On peut nous rendre la vie assez dure, nous dépouiller de certains biens matériels, nous enlever une certaine liberté de mouvement toute extérieure, mais c’est nous-même qui nous dépouillons de nos meilleures forces par une attitude psychologique désastreuse. En nous sentant persécutés, humiliés, opprimés. En éprouvant de la haine. En cranant pour cacher notre peur. On a bien le droit d’être triste et abattu, de temps en temps, parce qu’on nous fait subir : C’est humain et compréhensible. Et pourtant, la vraie spoliation, c’est nous-même qui nous l’infligeons.
Je trouve la vie belle et je me sens libre. En moi, des cieux se déploient aussi vastes que le firmament. Je crois en Dieu et je crois en l’homme.

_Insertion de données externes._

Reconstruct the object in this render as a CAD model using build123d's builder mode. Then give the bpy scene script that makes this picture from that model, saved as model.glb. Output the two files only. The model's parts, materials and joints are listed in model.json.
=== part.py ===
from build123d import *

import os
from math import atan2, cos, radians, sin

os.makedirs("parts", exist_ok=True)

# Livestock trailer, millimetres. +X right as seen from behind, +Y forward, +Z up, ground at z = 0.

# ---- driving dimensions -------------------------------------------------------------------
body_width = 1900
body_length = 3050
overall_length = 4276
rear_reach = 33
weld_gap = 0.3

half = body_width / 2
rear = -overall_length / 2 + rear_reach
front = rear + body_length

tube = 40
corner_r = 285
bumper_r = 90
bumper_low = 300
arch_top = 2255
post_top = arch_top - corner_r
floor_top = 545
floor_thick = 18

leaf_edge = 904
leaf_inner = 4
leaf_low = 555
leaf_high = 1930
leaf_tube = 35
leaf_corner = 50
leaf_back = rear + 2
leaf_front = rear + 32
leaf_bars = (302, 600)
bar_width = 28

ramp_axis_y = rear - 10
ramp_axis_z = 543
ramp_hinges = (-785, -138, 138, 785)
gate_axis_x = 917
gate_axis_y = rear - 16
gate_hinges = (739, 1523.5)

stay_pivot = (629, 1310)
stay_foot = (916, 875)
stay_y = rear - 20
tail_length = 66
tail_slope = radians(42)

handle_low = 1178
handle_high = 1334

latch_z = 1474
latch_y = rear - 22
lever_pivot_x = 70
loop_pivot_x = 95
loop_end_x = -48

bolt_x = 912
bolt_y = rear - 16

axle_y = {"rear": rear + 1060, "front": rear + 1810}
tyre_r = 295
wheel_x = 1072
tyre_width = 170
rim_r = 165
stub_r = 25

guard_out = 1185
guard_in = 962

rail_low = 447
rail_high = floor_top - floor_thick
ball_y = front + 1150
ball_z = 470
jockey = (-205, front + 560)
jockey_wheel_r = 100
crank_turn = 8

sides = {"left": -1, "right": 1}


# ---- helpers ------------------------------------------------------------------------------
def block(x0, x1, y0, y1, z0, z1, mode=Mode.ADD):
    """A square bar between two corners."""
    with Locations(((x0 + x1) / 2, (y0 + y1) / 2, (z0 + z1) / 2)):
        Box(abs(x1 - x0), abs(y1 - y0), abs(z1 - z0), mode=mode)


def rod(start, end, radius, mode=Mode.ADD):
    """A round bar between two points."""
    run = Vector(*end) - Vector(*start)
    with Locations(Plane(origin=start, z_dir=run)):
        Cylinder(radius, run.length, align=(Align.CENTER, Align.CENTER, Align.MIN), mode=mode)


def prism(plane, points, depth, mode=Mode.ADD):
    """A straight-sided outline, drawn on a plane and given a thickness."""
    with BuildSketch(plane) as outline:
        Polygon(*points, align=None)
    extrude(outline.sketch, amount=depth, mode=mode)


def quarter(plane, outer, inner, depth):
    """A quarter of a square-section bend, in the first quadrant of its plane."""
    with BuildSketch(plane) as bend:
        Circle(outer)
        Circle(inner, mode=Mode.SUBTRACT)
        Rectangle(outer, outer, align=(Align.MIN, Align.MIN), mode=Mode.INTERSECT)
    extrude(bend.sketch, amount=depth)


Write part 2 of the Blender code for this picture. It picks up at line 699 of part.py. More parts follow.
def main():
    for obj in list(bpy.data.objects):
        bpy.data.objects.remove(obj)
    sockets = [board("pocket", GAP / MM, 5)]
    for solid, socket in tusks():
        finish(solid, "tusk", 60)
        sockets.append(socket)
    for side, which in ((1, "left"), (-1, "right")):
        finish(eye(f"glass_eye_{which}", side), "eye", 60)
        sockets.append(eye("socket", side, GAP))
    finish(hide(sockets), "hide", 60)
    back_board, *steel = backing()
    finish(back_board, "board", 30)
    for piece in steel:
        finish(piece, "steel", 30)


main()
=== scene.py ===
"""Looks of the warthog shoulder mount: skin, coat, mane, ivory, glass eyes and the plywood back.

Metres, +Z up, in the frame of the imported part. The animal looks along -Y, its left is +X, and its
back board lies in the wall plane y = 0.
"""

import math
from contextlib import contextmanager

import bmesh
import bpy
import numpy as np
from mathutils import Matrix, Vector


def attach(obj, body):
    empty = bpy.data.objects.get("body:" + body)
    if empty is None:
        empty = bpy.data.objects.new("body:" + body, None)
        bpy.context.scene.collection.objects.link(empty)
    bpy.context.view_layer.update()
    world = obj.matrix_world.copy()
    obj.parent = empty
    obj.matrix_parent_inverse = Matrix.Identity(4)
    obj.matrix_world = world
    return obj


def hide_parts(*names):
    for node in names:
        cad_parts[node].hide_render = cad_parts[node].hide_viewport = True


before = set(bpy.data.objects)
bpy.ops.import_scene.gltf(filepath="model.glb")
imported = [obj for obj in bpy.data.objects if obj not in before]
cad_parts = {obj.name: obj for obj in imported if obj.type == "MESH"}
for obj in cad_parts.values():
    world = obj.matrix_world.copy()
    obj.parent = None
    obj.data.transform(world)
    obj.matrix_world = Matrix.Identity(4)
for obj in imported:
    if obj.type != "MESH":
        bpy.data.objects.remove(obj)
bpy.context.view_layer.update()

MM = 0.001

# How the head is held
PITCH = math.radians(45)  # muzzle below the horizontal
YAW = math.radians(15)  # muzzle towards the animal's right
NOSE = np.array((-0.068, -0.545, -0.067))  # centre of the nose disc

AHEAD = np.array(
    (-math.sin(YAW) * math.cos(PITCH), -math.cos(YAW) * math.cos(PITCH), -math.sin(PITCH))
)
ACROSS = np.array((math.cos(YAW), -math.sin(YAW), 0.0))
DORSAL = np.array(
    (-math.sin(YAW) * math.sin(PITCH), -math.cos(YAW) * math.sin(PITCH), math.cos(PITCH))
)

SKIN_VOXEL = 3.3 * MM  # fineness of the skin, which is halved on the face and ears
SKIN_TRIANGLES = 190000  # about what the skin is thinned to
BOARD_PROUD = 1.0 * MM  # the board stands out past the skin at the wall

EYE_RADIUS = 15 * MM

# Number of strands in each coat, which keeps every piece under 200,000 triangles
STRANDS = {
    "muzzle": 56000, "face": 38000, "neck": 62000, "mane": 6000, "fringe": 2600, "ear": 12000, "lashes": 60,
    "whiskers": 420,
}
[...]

J’ose le dire sans fausse honte. La vie est difficile mais ce n’est pas grave. Il faut commencer par « prendre au sérieux son propre sérieux », le reste vient de soi-même. Travailler à soi-même, ce n’est pas faire preuve d’individualisme morbide. Si la paix s’installe un jour, elle ne pourra être authentique que si chaque individu fait d’abord la paix en soi-même, extirpe tout sentiment de haine pour quelque race ou quelque peuple que ce soit, ou bien domine cette haine et la change en autre chose, peut-être même à la longue en amour – ou est-ce trop demander ? C’est pourtant la seule solution…
Ce petit morceau d’éternité qu’on porte en soi, on peut l’épuiser en un mot aussi bien qu’en dix gros traités. Je suis une femme heureuse, je chante les louanges de cette vie, oui, vous l’avez bien lu, en l’an de grâce 1942, en la énième année de guerre. ».
Nous constatons dans ce texte à quel point la liberté intérieure d’Etty la rend finalement libre à l’extérieur, malgré les contraintes.
La Vie, le Dieu qu’elle découvre en elle, la rend heureuse, au point de bouleverser son rapport à elle-même, aux autres, dans le contexte de haine et de peur bien imaginable de l’époque.
Étrange parallèle avec nos vies d’aujourd’hui, confinées, où ces mouvements légitimes peuvent nous traverser.
Ce texte est une invitation à repenser notre rapport aux évènements qui bousculent très concrètement nos organisations, nos convictions peut-être, notre rapport aux autres, à Dieu et à nous-mêmes, c’est sûr.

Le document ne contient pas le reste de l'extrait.